Os dados da Bain fazem parte de um levantamento mais amplo feito pela consultoria sobre satisfação de clientes de bancos de varejo. O estudo usa a metodologia conhecida pela sigla em inglês NPS (“Net Promoter Score”) para medir o engajamento dos clientes a uma determinada empresa e a disposição deles em promover sua marca.
Uma das constatações sobre o mercado brasileiro, segundo Marote, é que os clientes não veem muita diferença entre os bancos com melhor e pior avaliação. Sem grande diferenciação, a resistência a mudar de instituição financeira ou experimentar serviços de fintechs pode não ser tão grande.
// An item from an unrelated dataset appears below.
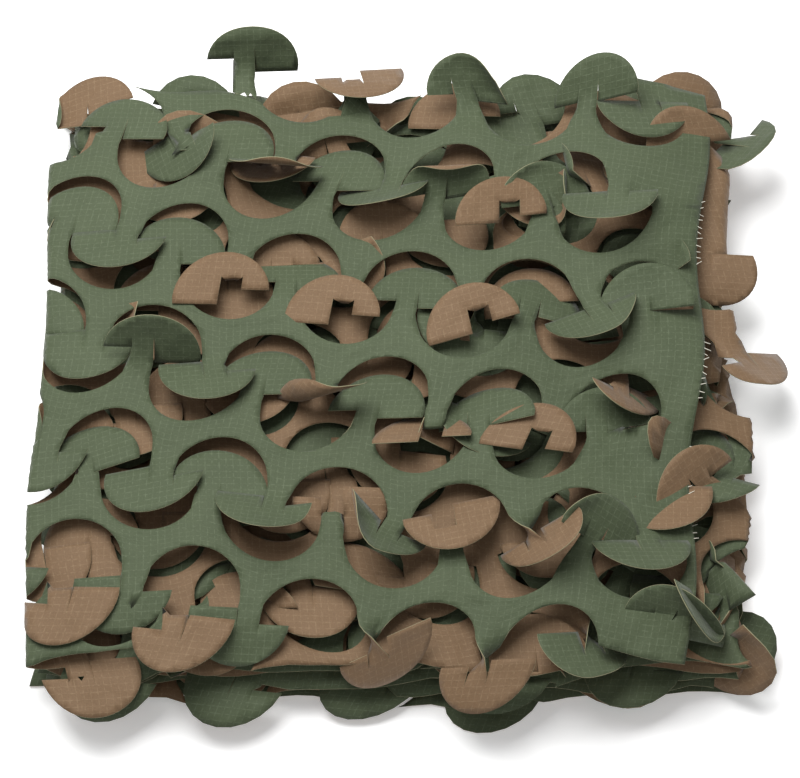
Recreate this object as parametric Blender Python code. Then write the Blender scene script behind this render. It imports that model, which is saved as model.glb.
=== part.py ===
"""Die-cut ripstop camouflage net, folded back and forth into a flat square bundle.

One sheet runs to and fro in nine runs. Its folds stand at the left and the right, its long cut edges
are at the front and the back, and its free end lies on top at the right. The cut leaves are modelled
where they leave the bundle, and the openings where they go through the top run.
"""

import math

import bmesh
import bpy
from mathutils import Vector

# Cloth and stack, in metres
RUNS = 9
THICK = 0.003
# Height of each run's middle above the bottom run's: pressed close below, loose on top
LEVELS = (0.0, 0.0064, 0.0128, 0.0192, 0.0257, 0.0323, 0.0390, 0.0465, 0.0590)
RUN_STEPS = 8
TOP_STEPS = 16
FOLD_STEPS = 4
CROSS_STEPS = 12
HALF_LENGTH = 0.262
HALF_DEPTH = 0.228

# The die: discs of one size, in rows that lean a little against the cloth
HOLE_RADIUS = 0.0345
HOLE_SIDES = 20

# Run by run from the floor up: where the front and back cut edges lie
EDGES = (
    # front, back, wave phase
    (-0.219, 0.214, 0.0),
    (-0.213, 0.221, 1.3),
    (-0.217, 0.216, 2.9),
    (-0.210, 0.223, 4.0),
    (-0.216, 0.217, 5.1),
    (-0.209, 0.224, 0.7),
    (-0.214, 0.219, 2.2),
    (-0.211, 0.226, 3.6),
    (-0.217, 0.230, 4.6),
)
EDGE_WAVE = 0.003

# Folds from the floor up, each joining a run to the next: how far out it lies
FOLDS = (
    # reach, wave height, wave phase
    (0.236, 0.004, 0.4),
    (0.256, 0.003, 1.9),
    (0.242, 0.005, 3.1),
    (0.260, 0.003, 4.4),
    (0.233, 0.004, 5.2),
    (0.257, 0.003, 0.9),
    (0.244, 0.006, 2.4),
    (0.267, 0.003, 3.7),
)
FOLD_WAVE = 0.045
BOTTOM_END = 0.250
SELVEDGE = 0.213
SELVEDGE_SKEW = 0.075

# Loose rises of the upper runs
RISES = (
    # x, y, height, radius
    (0.160, 0.160, 0.020, 0.060),
    (0.185, 0.030, 0.012, 0.055),
    (0.120, -0.150, 0.011, 0.060),
    (0.050, 0.190, 0.012, 0.050),
    (-0.150, 0.190, 0.006, 0.050),
    (0.080, 0.040, 0.006, 0.060),
    (-0.020, -0.180, 0.006, 0.050),
    (-0.120, -0.040, 0.004, 0.080),
)
RISE_SHARE = {RUNS - 1: 1.0, RUNS - 2: 0.45, RUNS - 3: 0.15}

# Rows of openings that show in the top run, from the back to the front
HOLE_ROWS = (
    # x of the first, y of the first, step along x, drop along y, how many
    (-0.150, 0.187, 0.080, -0.0150, 4),
    (-0.208, 0.111, 0.0815, -0.0205, 5),
    (-0.189, 0.024, 0.0865, -0.0190, 5),
    (-0.203, -0.066, 0.0885, -0.0270, 4),
    (-0.215, -0.152, 0.0900, -0.0130, 2),
)

# Leaves that stand or hang clear of the bundle
LEAVES = (
    # run, x, y, heading, length, half width, slope at root, slope at tip
    (8, -0.187, 0.224, 86.0, 0.036, 0.026, 25.0, 80.0),
    (8, -0.128, 0.224, 92.0, 0.060, 0.028, 25.0, 72.0),
    (8, -0.045, 0.222, 80.0, 0.034, 0.026, 20.0, 70.0),
    (8, 0.024, 0.220, 95.0, 0.042, 0.027, 40.0, 85.0),
    (8, 0.084, 0.218, 84.0, 0.046, 0.025, 45.0, 95.0),
    (8, 0.142, 0.208, 82.0, 0.074, 0.028, 56.0, 50.0),
    (8, 0.186, 0.165, 25.0, 0.066, 0.024, 34.0, 8.0),
    (7, 0.225, 0.098, 8.0, 0.040, 0.026, 14.0, -12.0),
    (7, 0.228, 0.020, 2.0, 0.052, 0.022, 16.0, 2.0),
    (7, 0.222, -0.052, -8.0, 0.044, 0.027, 10.0, -24.0),
    (7, 0.214, -0.122, -4.0, 0.048, 0.023, 6.0, -22.0),
    (7, 0.208, -0.190, -22.0, 0.048, 0.024, 0.0, -30.0),
    (8, -0.212, -0.208, -98.0, 0.044, 0.033, -6.0, -62.0),
    (8, -0.128, -0.208, -92.0, 0.046, 0.035, -6.0, -62.0),
    (8, -0.050, -0.208, -94.0, 0.082, 0.026, -26.0, -58.0),
    (8, 0.032, -0.210, -90.0, 0.046, 0.033, -4.0, -60.0),
    (8, 0.108, -0.210, -86.0, 0.048, 0.033, -6.0, -58.0),
    (8, 0.168, -0.206, -72.0, 0.056, 0.022, -8.0, -56.0),
)
LEAF_THICK = 0.0026
LEAF_PROFILE = (
    # share of the length, share of the half width
    (0.00, 0.60),
    (0.16, 0.42),
    (0.30, 0.34),
    (0.33, 1.00),
    (0.50, 0.97),
    (0.72, 0.80),
    (0.90, 0.50),
    (1.00, 0.22),
)

# Net green, as the sheet's face
FACE_COLOUR = (0.128, 0.176, 0.104, 1.0)
FACE_ROUGHNESS = 0.75


def clear_scene():
    for item in list(bpy.data.objects):
        bpy.data.objects.remove(item, do_unlink=True)


def slump(x, y):
    """Share of its full height that the stack keeps at a place: it sinks towards its sides."""
    side = abs(x / HALF_LENGTH) ** 4
    end = abs(y / HALF_DEPTH) ** 4
    swell = 0.035 * math.sin(19.0 * x + 1.1) * math.cos(16.0 * y - 0.4)
    return 1.02 - 0.13 * side - 0.09 * end + swell


def rise(x, y):
    """Height by which the loose upper cloth stands off the stack."""
    total = 0.0
    for centre_x, centre_y, height, radius in RISES:
        spread = ((x - centre_x) ** 2 + (y - centre_y) ** 2) / radius**2
        total += height * math.exp(-spread)
    return total


def height(run, x, y):
    """Middle of the sheet's thickness on one run. The bottom run lies flat."""
    return THICK / 2 + LEVELS[run] * slump(x, y) + RISE_SHARE.get(run, 0.0) * rise(x, y)


def fold_reach(fold, y):
    reach, wave, phase = FOLDS[fold]
    return reach + wave * math.sin(y / FOLD_WAVE + phase)


def run_end(run, side, y):
    """Signed x where a run's flat part ends, on the right (+1) or the left (-1)."""
    going_right = run % 2 == 0
    fold = run if (side > 0) == going_right else run - 1
    if fold < 0:
        return -BOTTOM_END
    if fold >= len(FOLDS):
        return SELVEDGE + SELVEDGE_SKEW * (y - 0.05)
    lower = min(fold, run)
    x = side * fold_reach(fold, y)
    radius = (height(lower + 1, x, y) - height(lower, x, y)) / 2
    return x - side * radius


def edge_y(run, share, x):
    """Depth of a point that lies a share of the way from a run's front edge to its back edge."""
    front, back, phase = EDGES[run]
    wave = EDGE_WAVE * math.sin(x / 0.05 + phase)
    return front + wave + share * (back - front + EDGE_WAVE * math.cos(x / 0.07 + phase) - wave)


def run_row(run, step, steps):
    """Points across the cloth at one step along a run."""
    start = -1 if run % 2 == 0 else 1
    row = []
    for cross in range(CROSS_STEPS + 1):
        share = cross / CROSS_STEPS
        y = edge_y(run, share, 0.0)
        first, last = run_end(run, start, y), run_end(run, -start, y)
        x = first + (last - first) * step / steps
        y = edge_y(run, share, x)
        row.append(Vector((x, y, height(run, x, y))))
    return row


def fold_row(below, above, side, turn):
    """Points across the cloth part way round a fold, between the ends of two runs."""
    row = []
    for low, high in zip(below, above):
        radius = (high.z - low.z) / 2
        middle = low.lerp(high, 0.5 - 0.5 * math.cos(turn))
        x = middle.x + side * radius * math.sin(turn)
        row.append(Vector((x, middle.y, (low.z + high.z) / 2 - radius * math.cos(turn))))
    return row


def sheet_rows():
    """The whole sheet from its bottom end to its top end, as rows of points across it."""
    rows = []
    for run in range(RUNS):
        steps = TOP_STEPS if run == RUNS - 1 else RUN_STEPS
        current = [run_row(run, step, steps) for step in range(steps + 1)]
        if rows:
            side = 1 if run % 2 else -1
            below, above = rows[-1], current[0]
            turns = [math.pi * n / FOLD_STEPS for n in range(1, FOLD_STEPS)]
            rows += [fold_row(below, above, side, turn) for turn in turns]
        rows += current
    return rows


def make_object(name, build):
    shape = bmesh.new()
    build(shape)
    bmesh.ops.recalc_face_normals(shape, faces=shape.faces)
    mesh = bpy.data.meshes.new(name)
    shape.to_mesh(mesh)
    shape.free()
    made = bpy.data.objects.new(name, mesh)
    bpy.context.collection.objects.link(made)
    return made


def build_sheet(shape):
    rows = [[shape.verts.new(point) for point in row] for row in sheet_rows()]
    for low, high in zip(rows, rows[1:]):
        for n in range(CROSS_STEPS):
            shape.faces.new((low[n], low[n + 1], high[n + 1], high[n]))


def hole_centres():
    for x, y, step, drop, count in HOLE_ROWS:
        for n in range(count):
            yield x + n * step, y + n * drop


def build_punches(shape):
    """A punch for each opening. Its lower face follows the middle of the gap under the top run."""
    top = RUNS - 1
    for centre_x, centre_y in hole_centres():
        rings = []
        for lift in (0.0, 1.0):
            ring = []
            for n in range(HOLE_SIDES):
                turn = 2 * math.pi * n / HOLE_SIDES
                x = centre_x + HOLE_RADIUS * math.cos(turn)
                y = centre_y + HOLE_RADIUS * math.sin(turn)
                gap = (height(top, x, y) + height(top - 1, x, y)) / 2
                ring.append(shape.verts.new((x, y, gap + lift * 0.02)))
            rings.append(ring)
        for ring, lift in zip(rings, (0.0, 1.0)):
            gap = (height(top, centre_x, centre_y) + height(top - 1, centre_x, centre_y)) / 2
            middle = shape.verts.new((centre_x, centre_y, gap + lift * 0.02))
            for n in range(HOLE_SIDES):
                shape.faces.new((ring[n], ring[(n + 1) % HOLE_SIDES], middle))
        for n in range(HOLE_SIDES):
            after = (n + 1) % HOLE_SIDES
            shape.faces.new((rings[0][n], rings[0][after], rings[1][after], rings[1][n]))


def leaf_sections(run, x, y, heading, length, half_width, root_slope, tip_slope):
    """Four corners of the leaf's cross section at each share of its length."""
    turn = math.radians(heading)
    out = Vector((math.cos(turn), math.sin(turn), 0.0))
    across = Vector((-out.y, out.x, 0.0))
    place = Vector((x, y, height(run, x, y)))
    sections, before = [], 0.0
    for share, width in LEAF_PROFILE:
        slope = math.radians(root_slope + (tip_slope - root_slope) * (share + before) / 2)
        along = out * math.cos(slope) + Vector((0.0, 0.0, math.sin(slope)))
        place = place + along * length * (share - before)
        place.z = max(place.z, LEAF_THICK / 2)
        normal = along.cross(across).normalized() * LEAF_THICK / 2
        side = across * half_width * width
        sections.append([place + a * side + b * normal for a, b in ((-1, -1), (1, -1), (1, 1), (-1, 1))])
        before = share
    return sections


def build_leaves(shape):
    for row in LEAVES:
        rings = [[shape.verts.new(p) for p in ring] for ring in leaf_sections(*row)]
        shape.faces.new(rings[0])
        shape.faces.new(rings[-1])
        for low, high in zip(rings, rings[1:]):
            for n in range(4):
                after = (n + 1) % 4
                shape.faces.new((low[n], low[after], high[after], high[n]))


def apply_boolean(target, tool, operation):
    modifier = target.modifiers.new(tool.name, "BOOLEAN")
    modifier.operation = operation
    modifier.solver = "EXACT"
    modifier.use_self = True
    modifier.object = tool
    tool.hide_render = True
    tool.display_type = "WIRE"


def cloth_material():
    material = bpy.data.materials.new("net_cloth")
    material.use_nodes = True
    surface = material.node_tree.nodes["Principled BSDF"]
    surface.inputs["Base Color"].default_value = FACE_COLOUR
    surface.inputs["Roughness"].default_value = FACE_ROUGHNESS
    surface.inputs["Metallic"].default_value = 0.0
    return material


def settle(target):
    """Freezes the modifiers, then moves the net so that it stands on the floor about the origin."""
    graph = bpy.context.evaluated_depsgraph_get()
    mesh = bpy.data.meshes.new_from_object(target.evaluated_get(graph), depsgraph=graph)
    target.modifiers.clear()
    target.data = mesh
    lows = [min(v.co[axis] for v in mesh.vertices) for axis in range(3)]
    highs = [max(v.co[axis] for v in mesh.vertices) for axis in range(3)]
    shift = Vector((-(lows[0] + highs[0]) / 2, -(lows[1] + highs[1]) / 2, -lows[2]))
    for vertex in mesh.vertices:
        vertex.co += shift
    print("net moved by", [round(value, 5) for value in shift])


def build_net():
    net = make_object("net", build_sheet)
    thicken = net.modifiers.new("thickness", "SOLIDIFY")
    thicken.thickness = THICK
    thicken.offset = 0.0
    punches = make_object("opening_cutter", build_punches)
    leaves = make_object("leaf_cutter", build_leaves)
    apply_boolean(net, punches, "DIFFERENCE")
    apply_boolean(net, leaves, "UNION")
    settle(net)
    net.data.materials.clear()
    net.data.materials.append(cloth_material())
    for tool in (punches, leaves):
        bpy.data.objects.remove(tool, do_unlink=True)


clear_scene()
build_net()
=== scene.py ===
"""Die-cut camouflage net, folded back and forth into a flat bundle.

One ripstop sheet, green on its face and brown on its back, is meshed flat with its rows of die cuts,
then laid on the folds of the solid. Every cut leaf bends, twists and curls on its own stem.
"""

from __future__ import annotations

import logging
import math
from dataclasses import dataclass, field, replace
from enum import Enum

import bmesh
import bpy
import numpy as np
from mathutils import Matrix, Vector
from mathutils.geometry import delaunay_2d_cdt

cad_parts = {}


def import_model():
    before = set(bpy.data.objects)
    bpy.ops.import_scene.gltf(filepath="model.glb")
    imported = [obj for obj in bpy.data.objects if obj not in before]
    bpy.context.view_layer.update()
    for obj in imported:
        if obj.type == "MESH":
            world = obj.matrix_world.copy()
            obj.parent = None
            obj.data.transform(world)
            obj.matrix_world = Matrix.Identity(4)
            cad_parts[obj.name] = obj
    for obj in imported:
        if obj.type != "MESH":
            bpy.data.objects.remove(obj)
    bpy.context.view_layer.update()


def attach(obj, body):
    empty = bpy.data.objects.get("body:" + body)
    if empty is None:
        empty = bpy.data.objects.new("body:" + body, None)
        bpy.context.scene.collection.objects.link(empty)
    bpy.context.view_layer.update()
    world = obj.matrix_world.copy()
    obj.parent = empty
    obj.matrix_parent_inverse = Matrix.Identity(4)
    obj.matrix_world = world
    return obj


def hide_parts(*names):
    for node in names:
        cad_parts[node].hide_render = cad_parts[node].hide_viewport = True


log = logging.getLogger("net")

MM = 0.001
TINY = 1e-6


def smooth(value: np.ndarray) -> np.ndarray:
    """Eases a share from 0 to 1.

    Args:
        value: Shares, which may lie outside 0 to 1.

    Returns:
        The eased shares, held between 0 and 1.
    """
    held = np.clip(value, 0.0, 1.0)
    return held * held * (3.0 - 2.0 * held)


def eased(place: float, start: float, over: float) -> float:
    """Eases from 0 at a place to 1 some way past it.

    Args:
        place: Where it is read.
        start: Where it starts to grow.
        over: Distance over which it grows.

    Returns:
        The eased share.
    """
    return float(smooth(np.array((place - start) / over)))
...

A Bain não revela o desempenho de cada banco.
O conceito de NPS tem sido usado por diversas instituições financeiras no país. É o caso, por exemplo, do Santander. A metodologia tem servido de referência para as mudanças que o banco tem feito no relacionamento com clientes.
Na pesquisa, a Bain ouviu 133 mil clientes de bancos de 22 mercados das Américas, Europa, Ásia e Oceania. No Brasil, foram entrevistados 5 mil participantes.